Exhausting but exhilarating, sometimes a bit chaotic, but always politically stimulating, it provided a unique opportunity for left activists in the Asia Pacific region to get together, exchange views, discuss politics and build closer collaboration and foster solidarity actions with each other's struggles.

The conference took place at a crucial time, under the shadow of the war drive and global aggression by US imperialism following the September 11 terrorist attacks on New York and Washington, but it was also illuminated by the beacons of recent popular resistance and massive workers' actions.

Outside our region, anti-globalisation actions have grown in recent years, culminating in the huge 300,000 demonstration in Genoa, and recently the even more impressive 500,000 in Barcelona, and several million workers demonstrating in Rome. International collaboration and discussion among left forces have also expanded immensely. In Latin America for the last eleven years, all left parties have been meeting each year at the São Paulo Forum. In Europe, there have been new collaborations, new alliances, both within countries and Europe-wide. Most spectacular of all have been the very successful World Social Forums in Porto Alegre, Brazil, attracting 15,000 participants in January 2001, and 50,000 this year.

A public meeting on March 28 launched the conference, giving a sample of the rich and diverse four days of discussion ahead. It was addressed by Dita Sari, from Indonesia's National Front for Labour Struggles, Dipankar Bhattacharya, general secretary of the Communist Party of India (Marxist Leninist), Roberto Baggio from the Brazilian Landless Rural Workers' Movement, Sonny Melencio, chairperson of the Philippines Socialist Party of Labour, Michael Albert, from Z magazine and Z-Net in the US, and Riz Wakil, a refugee from Afghanistan, now living in Australia.

"International work is a responsibility that must be undertaken as well as the national work we do in our own countries", Dita Sari, who recently turned down a human rights award of US$50,000 from shoe giant Reebok, said in her address to the conference. The conference rose to that challenge, and helped all participants fulfil that international responsibility.

This conference followed on from the immensely successful first Asia Pacific Solidarity Conference in 1998, attended by 750 people, including sixty-seven international guests. That was tremendously educational and inspiring for all participants, and it built many new links of collaboration in the region. At the conference close, the participants resolved to continue the process.

A bridging role was played by the Marxism 2000 conference in January 2000, organised by the Democratic Socialist Party and Resistance.

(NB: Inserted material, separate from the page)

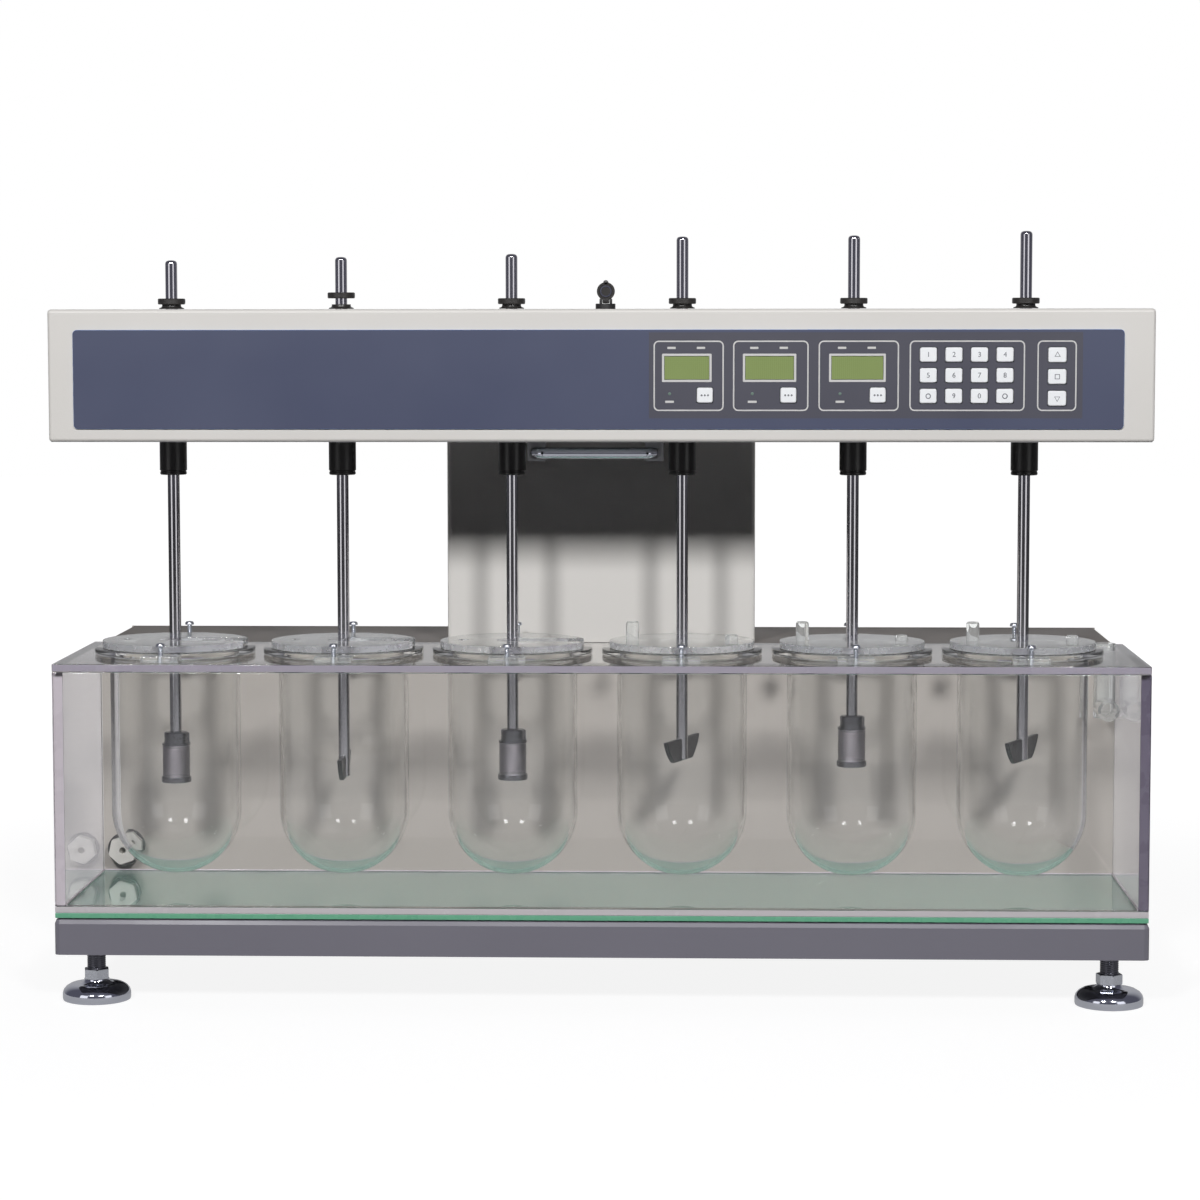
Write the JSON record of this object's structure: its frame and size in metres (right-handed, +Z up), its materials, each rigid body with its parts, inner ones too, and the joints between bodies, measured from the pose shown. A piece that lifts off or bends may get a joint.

It had a similar format to the 1998 conference, and was attended by 450 people, including fifty-three representatives of overseas parties and movements, mainly from the Asian region.

The Socialism 21 Conference in Katmandu organised by the Communist Party of Nepal (UML) in November 2000 was another conference in this spirit, bringing together socialists from around the world.

In New Delhi in March 2001, the 400-strong People's Conference Against Globalisation brought together left academics, NGOs and social movement activists from all over India and signified a new phase in the development of the movement on the Indian subcontinent.

Then in June last year, dozens of activists from Asia and around the world came to Jakarta for the Asia Pacific People's Solidarity Conference, hosted by Indonesian pro-democracy activists and participants in the campaigns of people's struggles there. On the second day, Indonesian police broke up the conference, arresting thirty-two foreign participants, while a right-wing militia attacked the conference organisers. A protest campaign within Indonesia and around the world forced the police to back down and release the detainees.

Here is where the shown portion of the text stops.